__Recorded information__:

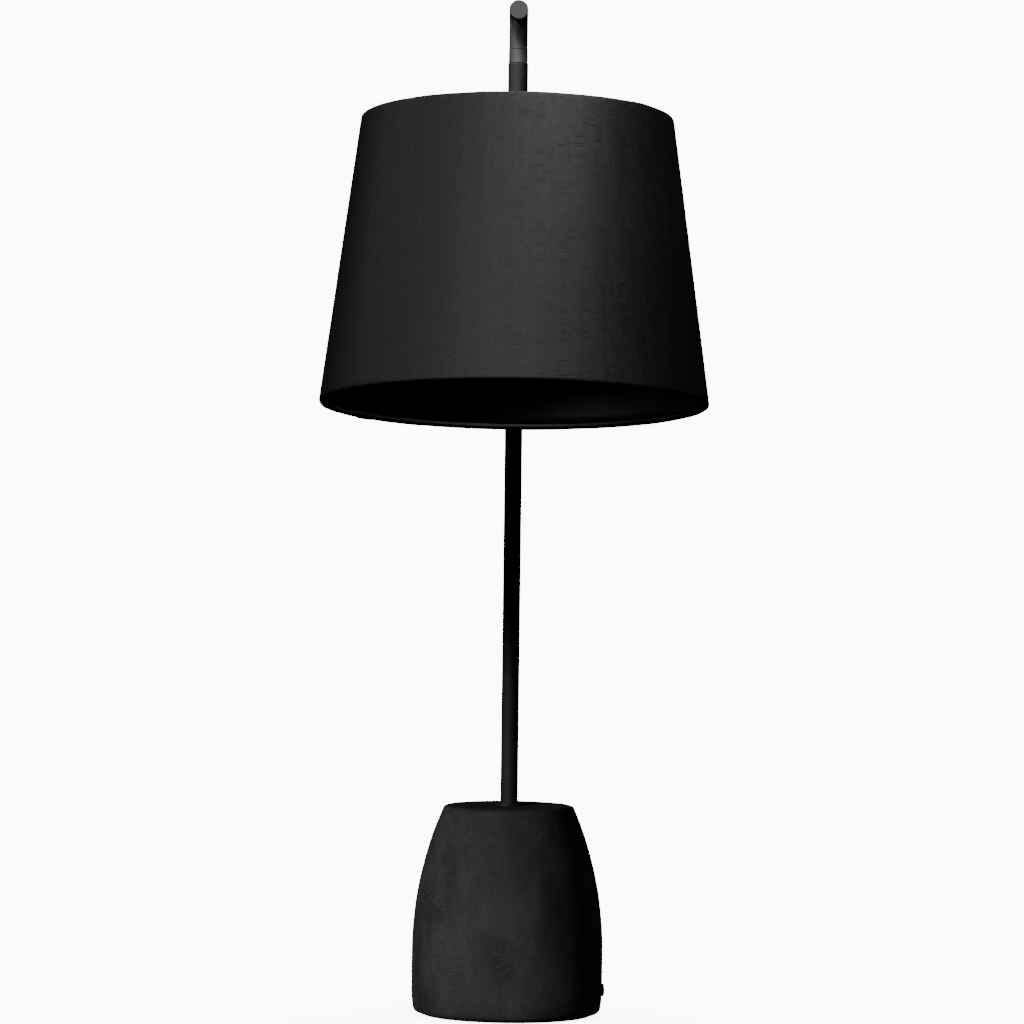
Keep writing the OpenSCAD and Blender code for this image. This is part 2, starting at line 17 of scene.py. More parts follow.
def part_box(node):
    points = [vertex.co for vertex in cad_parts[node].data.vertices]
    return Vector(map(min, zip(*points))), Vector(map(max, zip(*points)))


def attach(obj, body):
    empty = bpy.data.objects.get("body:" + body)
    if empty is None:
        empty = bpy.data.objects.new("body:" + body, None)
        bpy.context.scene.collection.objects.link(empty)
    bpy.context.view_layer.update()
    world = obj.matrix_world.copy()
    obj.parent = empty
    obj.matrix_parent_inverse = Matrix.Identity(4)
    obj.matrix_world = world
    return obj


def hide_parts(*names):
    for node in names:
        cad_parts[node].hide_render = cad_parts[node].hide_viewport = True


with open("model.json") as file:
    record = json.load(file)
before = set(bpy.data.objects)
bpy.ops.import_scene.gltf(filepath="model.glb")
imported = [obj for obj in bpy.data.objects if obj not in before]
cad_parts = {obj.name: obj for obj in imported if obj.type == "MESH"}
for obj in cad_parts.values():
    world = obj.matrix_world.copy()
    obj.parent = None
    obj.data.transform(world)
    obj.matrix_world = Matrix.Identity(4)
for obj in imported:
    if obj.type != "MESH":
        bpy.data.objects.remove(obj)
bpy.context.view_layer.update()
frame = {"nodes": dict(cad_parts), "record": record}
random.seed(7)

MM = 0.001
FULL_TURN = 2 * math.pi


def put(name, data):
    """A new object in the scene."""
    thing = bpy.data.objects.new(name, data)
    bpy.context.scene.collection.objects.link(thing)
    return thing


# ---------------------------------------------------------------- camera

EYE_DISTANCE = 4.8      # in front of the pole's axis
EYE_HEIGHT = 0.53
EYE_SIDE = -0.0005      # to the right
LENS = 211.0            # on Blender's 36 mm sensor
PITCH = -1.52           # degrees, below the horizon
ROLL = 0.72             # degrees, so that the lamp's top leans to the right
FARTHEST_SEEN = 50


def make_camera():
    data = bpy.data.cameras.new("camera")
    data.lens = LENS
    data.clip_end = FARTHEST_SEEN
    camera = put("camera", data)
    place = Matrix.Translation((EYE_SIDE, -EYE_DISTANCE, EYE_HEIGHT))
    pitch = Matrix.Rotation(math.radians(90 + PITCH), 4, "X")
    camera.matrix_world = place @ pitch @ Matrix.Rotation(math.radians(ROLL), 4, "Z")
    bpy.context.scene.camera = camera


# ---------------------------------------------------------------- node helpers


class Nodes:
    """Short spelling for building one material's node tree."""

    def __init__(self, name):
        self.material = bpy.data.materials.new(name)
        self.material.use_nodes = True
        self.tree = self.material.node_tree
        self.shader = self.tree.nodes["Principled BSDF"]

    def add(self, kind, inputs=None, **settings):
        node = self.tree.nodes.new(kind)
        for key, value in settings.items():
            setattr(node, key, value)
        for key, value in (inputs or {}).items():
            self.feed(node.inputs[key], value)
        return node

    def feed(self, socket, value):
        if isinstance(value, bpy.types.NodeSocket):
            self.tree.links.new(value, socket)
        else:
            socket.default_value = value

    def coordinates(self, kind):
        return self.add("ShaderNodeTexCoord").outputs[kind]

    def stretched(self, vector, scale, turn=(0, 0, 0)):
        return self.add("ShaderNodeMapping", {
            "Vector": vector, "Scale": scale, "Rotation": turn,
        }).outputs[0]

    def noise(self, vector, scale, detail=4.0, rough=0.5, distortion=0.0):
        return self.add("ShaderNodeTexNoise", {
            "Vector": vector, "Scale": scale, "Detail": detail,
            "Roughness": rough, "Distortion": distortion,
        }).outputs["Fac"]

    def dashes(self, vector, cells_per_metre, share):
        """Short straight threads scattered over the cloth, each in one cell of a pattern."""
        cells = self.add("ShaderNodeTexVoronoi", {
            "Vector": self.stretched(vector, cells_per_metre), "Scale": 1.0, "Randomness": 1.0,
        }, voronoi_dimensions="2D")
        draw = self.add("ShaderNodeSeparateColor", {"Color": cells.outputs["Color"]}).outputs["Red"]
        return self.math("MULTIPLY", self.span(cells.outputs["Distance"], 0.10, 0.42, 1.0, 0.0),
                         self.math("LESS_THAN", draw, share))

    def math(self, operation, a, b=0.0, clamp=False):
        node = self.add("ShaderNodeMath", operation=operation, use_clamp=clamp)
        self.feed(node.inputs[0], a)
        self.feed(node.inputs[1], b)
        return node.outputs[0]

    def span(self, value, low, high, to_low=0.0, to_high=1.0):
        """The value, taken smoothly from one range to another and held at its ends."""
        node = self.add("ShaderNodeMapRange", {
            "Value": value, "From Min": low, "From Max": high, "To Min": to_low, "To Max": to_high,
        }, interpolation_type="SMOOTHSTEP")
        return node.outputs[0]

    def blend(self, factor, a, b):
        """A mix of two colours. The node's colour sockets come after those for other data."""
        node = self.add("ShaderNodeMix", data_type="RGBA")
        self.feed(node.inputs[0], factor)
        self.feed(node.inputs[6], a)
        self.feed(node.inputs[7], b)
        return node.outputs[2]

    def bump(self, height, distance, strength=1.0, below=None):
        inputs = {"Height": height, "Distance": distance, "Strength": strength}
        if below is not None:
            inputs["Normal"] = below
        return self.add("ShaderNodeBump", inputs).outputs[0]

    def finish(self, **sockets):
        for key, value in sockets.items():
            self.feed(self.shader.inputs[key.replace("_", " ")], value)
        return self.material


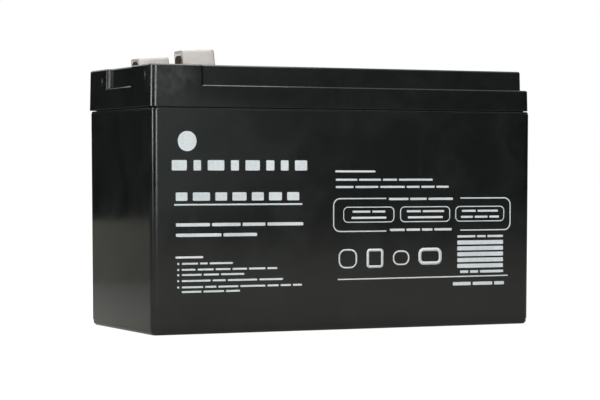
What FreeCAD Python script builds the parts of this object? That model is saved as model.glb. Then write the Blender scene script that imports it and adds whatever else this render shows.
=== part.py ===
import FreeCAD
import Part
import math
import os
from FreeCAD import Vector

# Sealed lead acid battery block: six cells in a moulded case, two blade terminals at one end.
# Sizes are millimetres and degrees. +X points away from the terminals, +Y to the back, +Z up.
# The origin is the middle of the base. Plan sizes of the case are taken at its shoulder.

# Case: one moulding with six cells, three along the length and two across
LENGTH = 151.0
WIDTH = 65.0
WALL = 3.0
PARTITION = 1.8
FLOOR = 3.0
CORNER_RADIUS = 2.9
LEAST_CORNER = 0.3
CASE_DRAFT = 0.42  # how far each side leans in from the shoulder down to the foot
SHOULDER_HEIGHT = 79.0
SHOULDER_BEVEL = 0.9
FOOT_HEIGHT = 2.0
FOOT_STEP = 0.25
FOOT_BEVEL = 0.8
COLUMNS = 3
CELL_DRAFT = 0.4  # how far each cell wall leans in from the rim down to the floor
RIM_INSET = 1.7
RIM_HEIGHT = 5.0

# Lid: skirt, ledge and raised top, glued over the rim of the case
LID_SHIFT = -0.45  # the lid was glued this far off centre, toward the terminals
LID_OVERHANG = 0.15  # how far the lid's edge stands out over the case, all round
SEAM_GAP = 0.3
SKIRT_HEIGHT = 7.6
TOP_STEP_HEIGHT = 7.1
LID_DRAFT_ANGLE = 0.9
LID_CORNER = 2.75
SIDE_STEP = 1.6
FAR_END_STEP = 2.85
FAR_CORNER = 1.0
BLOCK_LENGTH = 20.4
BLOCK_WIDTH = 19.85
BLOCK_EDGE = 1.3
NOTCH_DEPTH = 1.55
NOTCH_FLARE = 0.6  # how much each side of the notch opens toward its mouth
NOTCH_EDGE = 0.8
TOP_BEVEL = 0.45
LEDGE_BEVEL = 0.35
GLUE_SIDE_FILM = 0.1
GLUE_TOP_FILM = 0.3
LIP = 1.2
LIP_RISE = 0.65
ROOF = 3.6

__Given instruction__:
Extract every line that has the string "points" in it.

__Worked solution__:
    points = [vertex.co for vertex in cad_parts[node].data.vertices]
    return Vector(map(min, zip(*points))), Vector(map(max, zip(*points)))
# Sizes are millimetres and degrees. +X points away from the terminals, +Y to the back, +Z up.